[What to do] Verbatim output of all the material below is required.

★ ★ ★ ★ ★ ★ ★

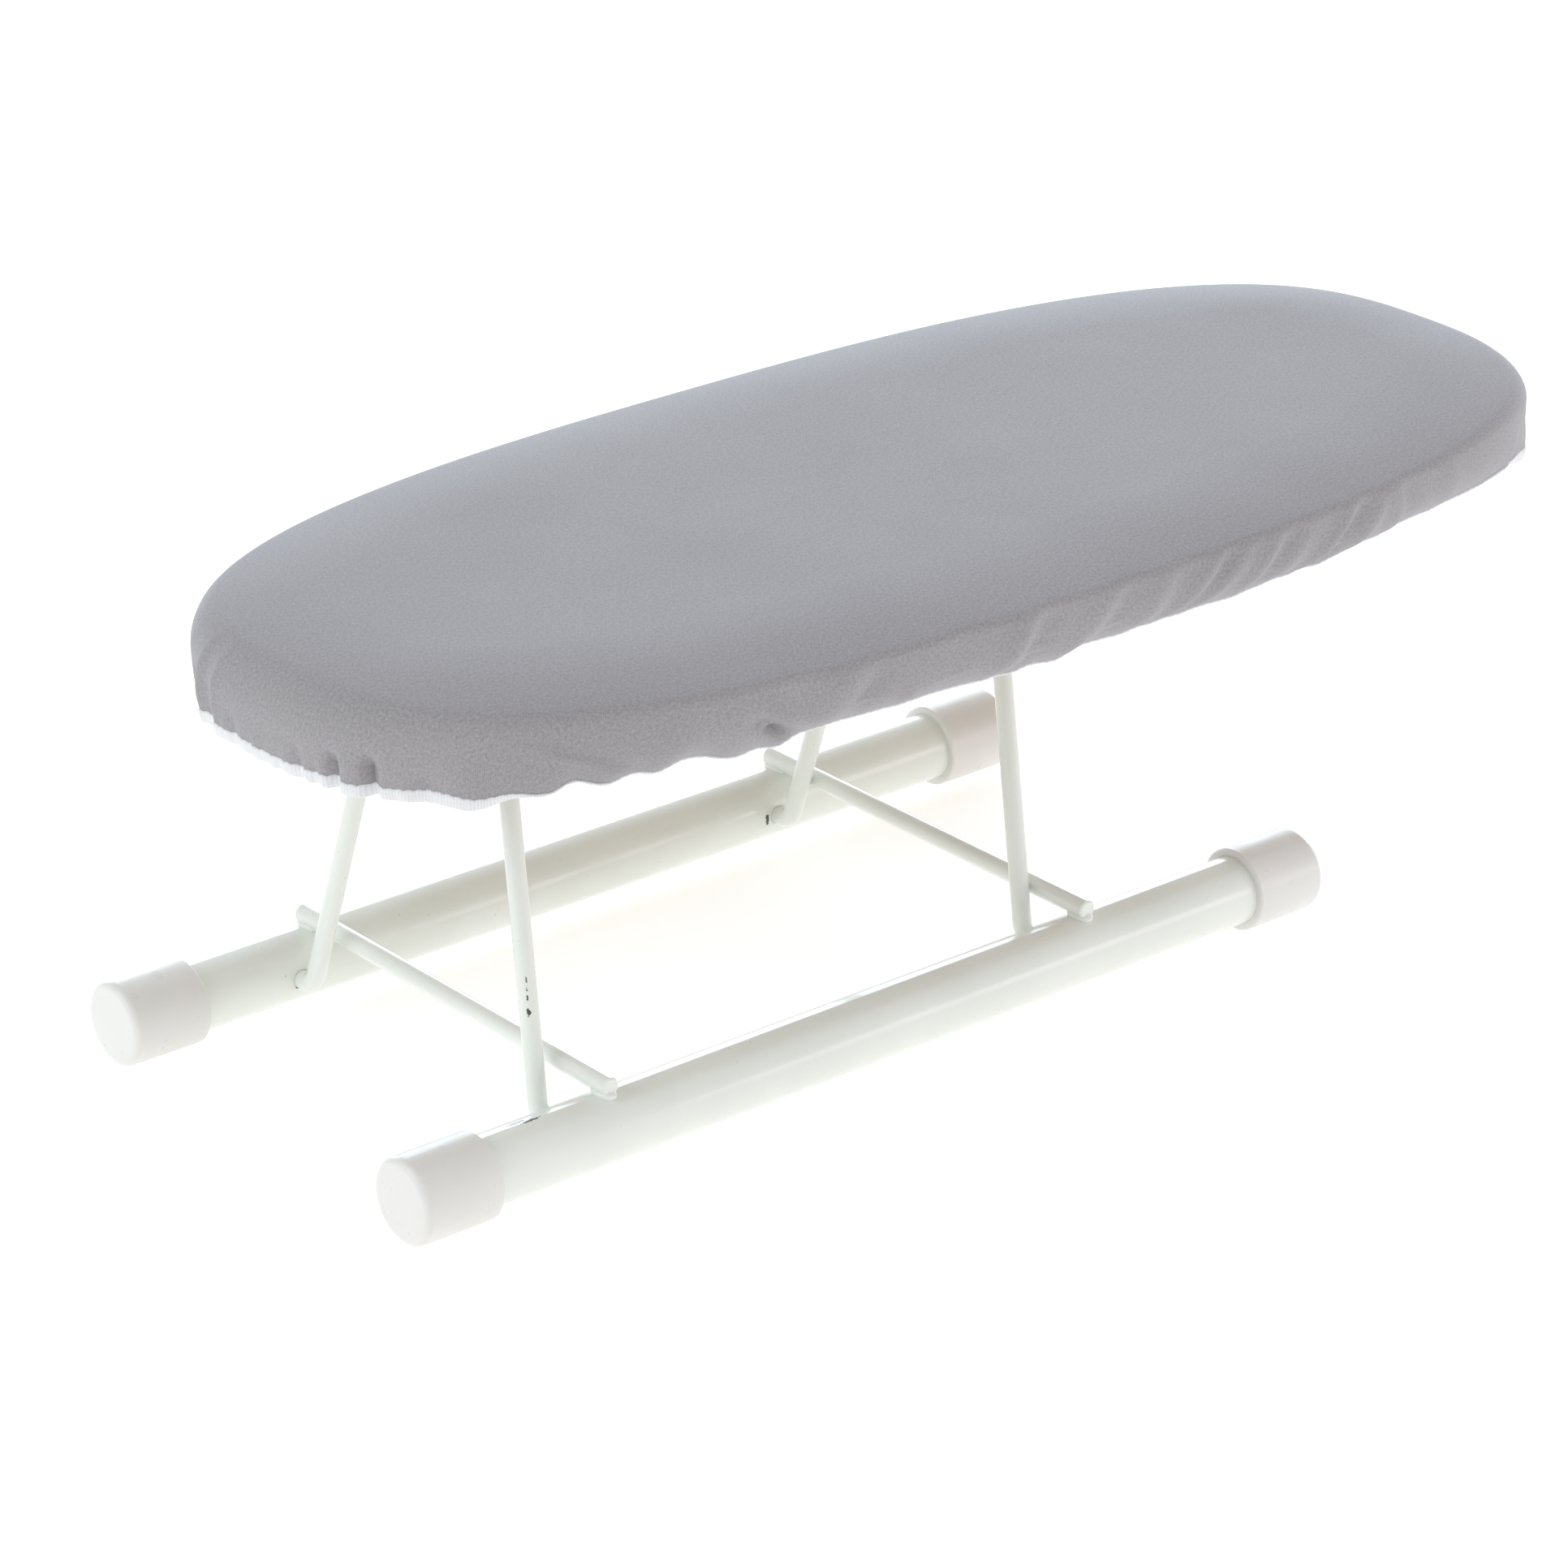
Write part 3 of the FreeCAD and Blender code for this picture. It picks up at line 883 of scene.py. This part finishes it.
def makePad(spec=padShape):
    points, normals, at = outlineRing(spec["around"])
    profile = padProfile(skirtShape(points, normals)[0], spec)
    obj, row, step = ringMesh("feltPad", spec["around"], len(profile))
    co = np.array([ringAt(points, normals, across, height) for across, height in profile])
    placeVertices(obj, co[row, step])
    fillLoop(obj, row, len(profile) - 1, spec["topSpans"])
    for vertex in obj.data.vertices[len(row):]:
        gap = np.hypot(points[:, 0] - vertex.co.x, points[:, 1] - vertex.co.y).min()
        vertex.co.z = coverHigh.z + domeAt(gap) - spec["underCover"]
    fillLoop(obj, row, 0, spec["topSpans"])
    smooth(obj, degrees=50)
    return obj


feltPad = makePad()
feltPad.data.materials.append(makeFelt())
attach(feltPad, "board")
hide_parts("felt_pad")
print("pad made")


# weld beads: lumps of paint-covered weld in the corners between wires and rails

weldShape = {
    "size": (0.0031, 0.0050, 0.0020),
    "lift": 0.0002,
    "lumps": 0.05,
    "lumpScale": 1.6,
    "lumpShift": 40,
    "voxel": 0.00035,
}


def makeWelds(spec=weldShape):
    beads = []
    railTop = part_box("right_rail")[1].z
    railLow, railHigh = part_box("left_rail")
    across = (railLow.y + railHigh.y) / 2
    for end in ("back", "front"):
        wireLow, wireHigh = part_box(end + "_cross_wire")
        for y in (-across, across):
            deselectAll()
            bpy.ops.mesh.primitive_ico_sphere_add(subdivisions=4, radius=1, location=(0, 0, 0))
            bead = bpy.context.object
            centre = Vector(((wireLow.x + wireHigh.x) / 2, y, railTop + spec["lift"]))
            for vertex in bead.data.vertices:
                n = vertex.co.copy()
                lump = 1 + spec["lumps"] * noise.noise(n * spec["lumpScale"] + centre * spec["lumpShift"])
                vertex.co = centre + Vector([n[i] * spec["size"][i] * lump for i in range(3)])
            beads.append(bead)
    deselectAll()
    for bead in beads:
        bead.select_set(True)
    bpy.context.view_layer.objects.active = beads[0]
    bpy.ops.object.join()
    welds = bpy.context.object
    welds.name = "crossWireWelds"
    remesh = welds.modifiers.new("remesh", "REMESH")
    remesh.mode = "VOXEL"
    remesh.voxel_size = spec["voxel"]
    applyModifiers(welds)
    smooth(welds, degrees=60)
    return welds


# finishes for the CAD nodes that stay; each chip in the paint has a middle and a reach

railChips = [
    ((-0.1985, -0.0720, 0.0242), (0.0060, 0.0012, 0.0012)),
    ((-0.1945, -0.0735, 0.0244), (0.0056, 0.0010, 0.0012)),
    ((-0.1806, 0.0626, 0.0126), (0.0016, 0.0014, 0.0034)),
    ((0.0045, 0.0626, 0.0130), (0.0012, 0.0014, 0.0036)),
]
legChips = [
    ((-0.1774, -0.0509, 0.0445), (0.0011, 0.0012, 0.0022)),
    ((-0.1770, -0.0500, 0.0476), (0.0006, 0.0007, 0.0036)),
    ((-0.1767, -0.0494, 0.0503), (0.0005, 0.0006, 0.0036)),
    ((-0.1764, -0.0488, 0.0532), (0.0005, 0.0006, 0.0034)),
]
railPaint = makePaint("railPaint", railChips)
wirePaint = makePaint("wirePaint", legChips)
finishes = {
    "rail_paint": railPaint,
    "wire_paint": wirePaint,
    "cap_plastic": makeCapPlastic(),
    "zinc_steel": makeZinc(),
    "fibreboard": makeFibreboard(),
}
slotOf = {s["node"]: s["material_slot"] for s in frame["record"]["subparts"]}
for name, node in nodes.items():
    finish = finishes.get(slotOf.get(name))
    if finish:
        node.data.materials.clear()
        node.data.materials.append(finish)

welds = makeWelds()
welds.data.materials.append(wirePaint)
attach(welds, "base")
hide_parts("cross_wire_welds")
print("finishes given and welds made")

deselectAll()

★ ★ ★ ★ ★ ★ ★

[Reply to the task]
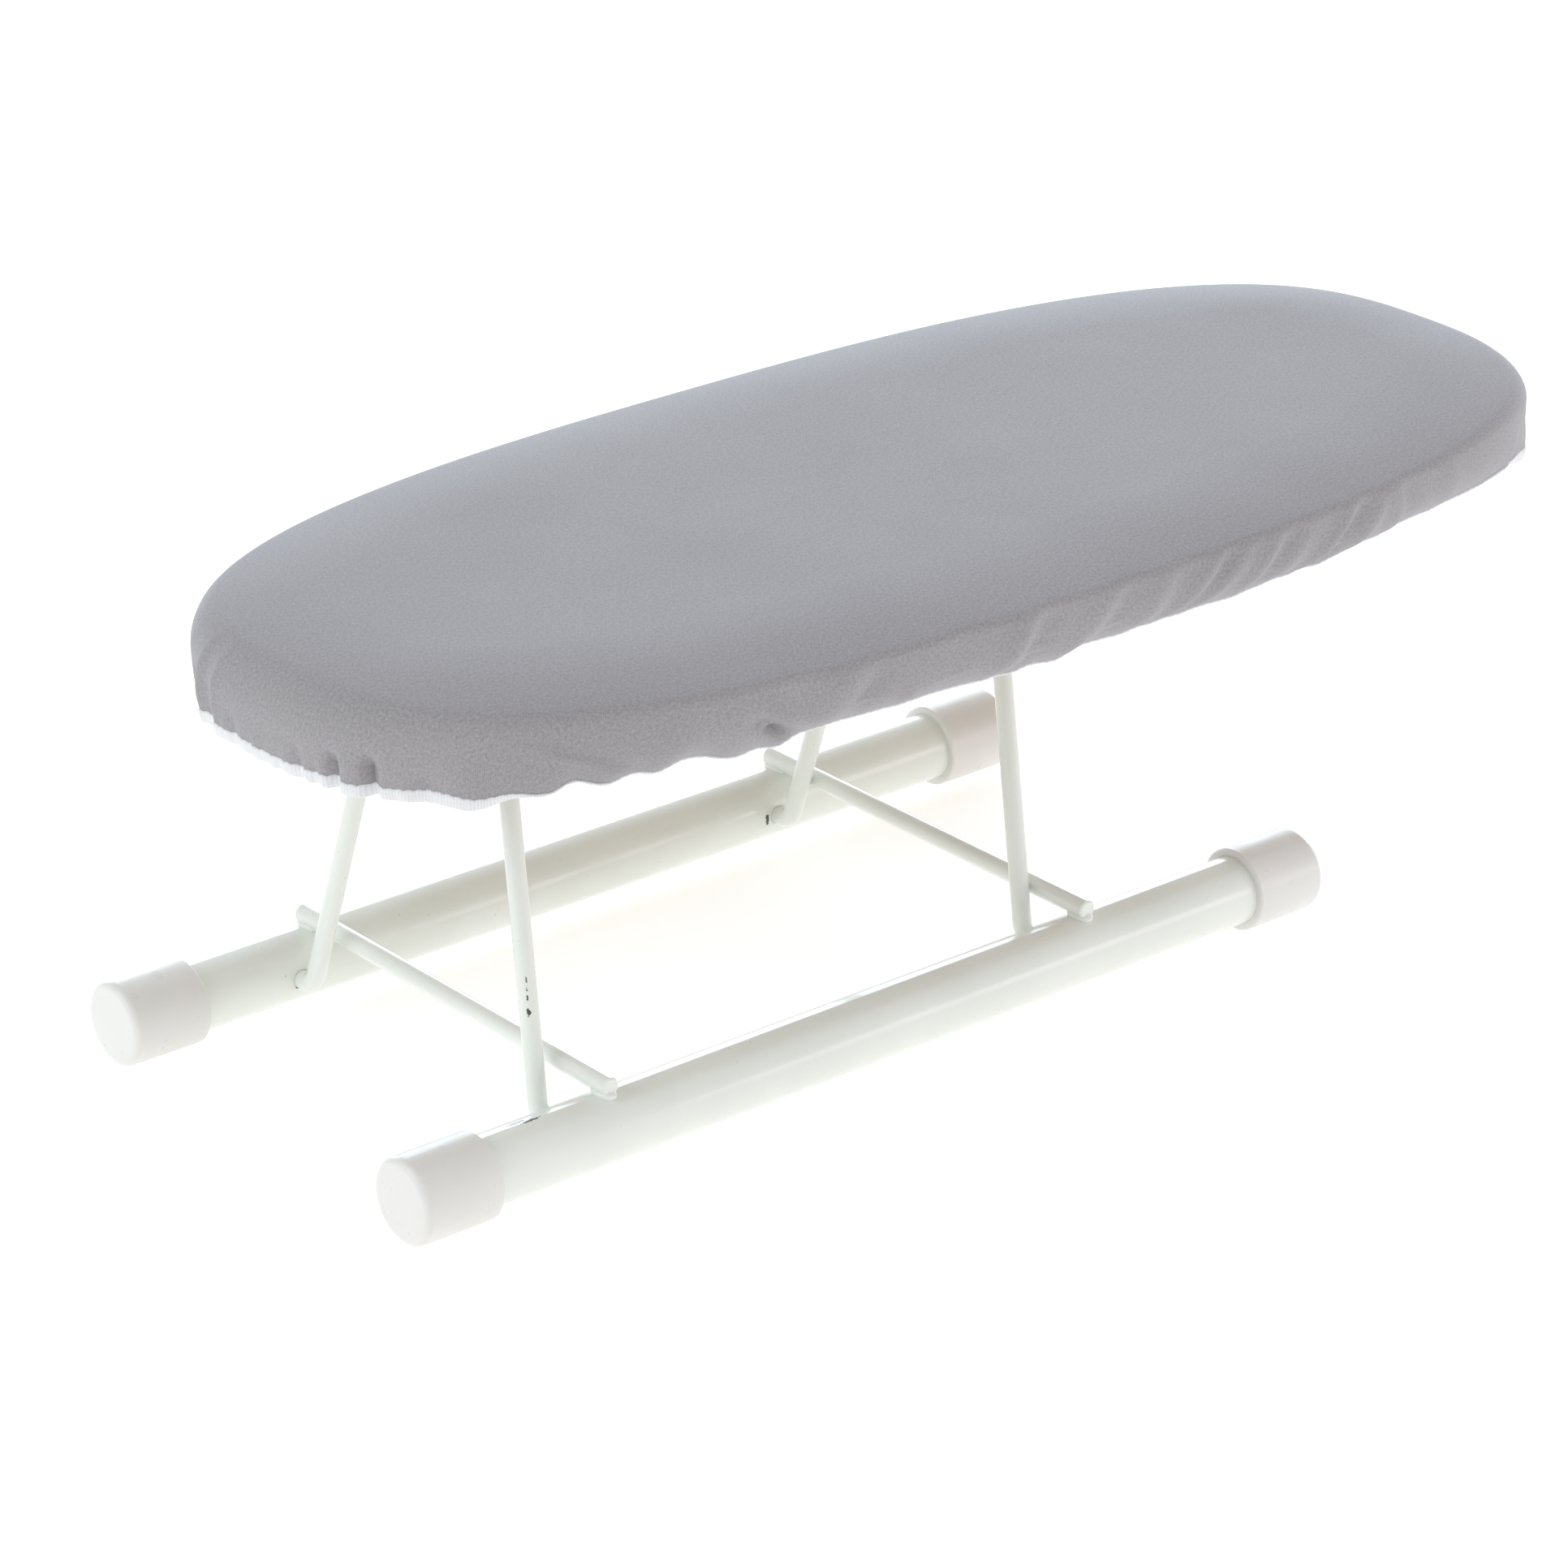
Write part 3 of the FreeCAD and Blender code for this picture. It picks up at line 883 of scene.py. This part finishes it.
def makePad(spec=padShape):
    points, normals, at = outlineRing(spec["around"])
    profile = padProfile(skirtShape(points, normals)[0], spec)
    obj, row, step = ringMesh("feltPad", spec["around"], len(profile))
    co = np.array([ringAt(points, normals, across, height) for across, height in profile])
    placeVertices(obj, co[row, step])
    fillLoop(obj, row, len(profile) - 1, spec["topSpans"])
    for vertex in obj.data.vertices[len(row):]:
        gap = np.hypot(points[:, 0] - vertex.co.x, points[:, 1] - vertex.co.y).min()
        vertex.co.z = coverHigh.z + domeAt(gap) - spec["underCover"]
    fillLoop(obj, row, 0, spec["topSpans"])
    smooth(obj, degrees=50)
    return obj


feltPad = makePad()
feltPad.data.materials.append(makeFelt())
attach(feltPad, "board")
hide_parts("felt_pad")
print("pad made")


# weld beads: lumps of paint-covered weld in the corners between wires and rails

weldShape = {
    "size": (0.0031, 0.0050, 0.0020),
    "lift": 0.0002,
    "lumps": 0.05,
    "lumpScale": 1.6,
    "lumpShift": 40,
    "voxel": 0.00035,
}


def makeWelds(spec=weldShape):
    beads = []
    railTop = part_box("right_rail")[1].z
    railLow, railHigh = part_box("left_rail")
    across = (railLow.y + railHigh.y) / 2
    for end in ("back", "front"):
        wireLow, wireHigh = part_box(end + "_cross_wire")
        for y in (-across, across):
            deselectAll()
            bpy.ops.mesh.primitive_ico_sphere_add(subdivisions=4, radius=1, location=(0, 0, 0))
            bead = bpy.context.object
            centre = Vector(((wireLow.x + wireHigh.x) / 2, y, railTop + spec["lift"]))
            for vertex in bead.data.vertices:
                n = vertex.co.copy()
                lump = 1 + spec["lumps"] * noise.noise(n * spec["lumpScale"] + centre * spec["lumpShift"])
                vertex.co = centre + Vector([n[i] * spec["size"][i] * lump for i in range(3)])
            beads.append(bead)
    deselectAll()
    for bead in beads:
        bead.select_set(True)
    bpy.context.view_layer.objects.active = beads[0]
    bpy.ops.object.join()
    welds = bpy.context.object
    welds.name = "crossWireWelds"
    remesh = welds.modifiers.new("remesh", "REMESH")
    remesh.mode = "VOXEL"
    remesh.voxel_size = spec["voxel"]
    applyModifiers(welds)
    smooth(welds, degrees=60)
    return welds


# finishes for the CAD nodes that stay; each chip in the paint has a middle and a reach

railChips = [
    ((-0.1985, -0.0720, 0.0242), (0.0060, 0.0012, 0.0012)),
    ((-0.1945, -0.0735, 0.0244), (0.0056, 0.0010, 0.0012)),
    ((-0.1806, 0.0626, 0.0126), (0.0016, 0.0014, 0.0034)),
    ((0.0045, 0.0626, 0.0130), (0.0012, 0.0014, 0.0036)),
]
legChips = [
    ((-0.1774, -0.0509, 0.0445), (0.0011, 0.0012, 0.0022)),
    ((-0.1770, -0.0500, 0.0476), (0.0006, 0.0007, 0.0036)),
    ((-0.1767, -0.0494, 0.0503), (0.0005, 0.0006, 0.0036)),
    ((-0.1764, -0.0488, 0.0532), (0.0005, 0.0006, 0.0034)),
]
railPaint = makePaint("railPaint", railChips)
wirePaint = makePaint("wirePaint", legChips)
finishes = {
    "rail_paint": railPaint,
    "wire_paint": wirePaint,
    "cap_plastic": makeCapPlastic(),
    "zinc_steel": makeZinc(),
    "fibreboard": makeFibreboard(),
}
slotOf = {s["node"]: s["material_slot"] for s in frame["record"]["subparts"]}
for name, node in nodes.items():
    finish = finishes.get(slotOf.get(name))
    if finish:
        node.data.materials.clear()
        node.data.materials.append(finish)

welds = makeWelds()
welds.data.materials.append(wirePaint)
attach(welds, "base")
hide_parts("cross_wire_welds")
print("finishes given and welds made")

deselectAll()